Le connétable de Bourbon confia l'artillerie à la garde des lansquenets, qui la défendirent avec acharnement, tandis que, par une manœuvre habile, les gens d'armes du Roi, leurs capitaines en tête, enveloppaient les Suisses par leurs deux ailes[59] comme dans des tenailles d'acier.

L'attaque, comme la résistance, fut héroïque; la bataille de Marignan dura deux jours et deux nuits; les Suisses tombaient par groupes au milieu des carrés qu'ils avaient formés, sans abandonner leur rang: quinze mille de ces montagnards mordirent la poussière; six mille Français furent tués dans la mêlée. Il s'y fit d'héroïques exploits que les chroniques ont racontés, en y mêlant les noms de François Ier, de Bayard, de La Trémouille, du sire de Genouillac[60], qui dirigea l'artillerie. Le véritable vainqueur de Marignan, ce fut le connétable de Bourbon, qui ne s'épargnait pas plus qu'un sanglier échauffé[61]. L'infanterie suisse y perdit la renommée d'invincible qu'elle avait gardée jusqu'alors; les montagnards en pleurèrent de douleur, en jurant de se venger. Dans le récit que fait François Ier de la bataille de Marignan (dans une lettre écrite à sa mère, régente), il parle de ce combat de géants qui laissa une longue traînée de gloire, au milieu des grands deuils de la chevalerie: «Ma mère, vous vous moquerez un peu de MM. de Lautrec et de Lescun, qui ne se sont point trouvés à la bataille et se sont amusés à l'appointement des Suisses qui se sont moqués d'eux[62].»

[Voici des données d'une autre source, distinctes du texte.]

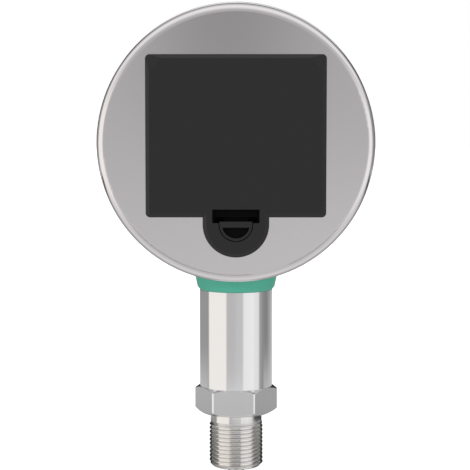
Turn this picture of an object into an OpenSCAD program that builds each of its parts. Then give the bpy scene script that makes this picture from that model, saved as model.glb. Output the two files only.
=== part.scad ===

La victoire de Marignan donna le Milanais à la France; le Roi et ses chevaliers firent leur entrée solennelle dans la cité capitale, accablés sous les fleurs. Milan, si fière de son antiquité, devint un peu la Capoue des gentilshommes français; les belles patriciennes de Gênes avaient déjà retenu dans leurs liens François Ier. Les gentilshommes, enlacés de roses, emportèrent de l'Italie de funestes présents, et, si l'on en croit Brantôme, surtout ce mal de Naples, qui donna tant de soucis et de labeurs au jeune chirurgien Ambroise Paré, la lumière de la science.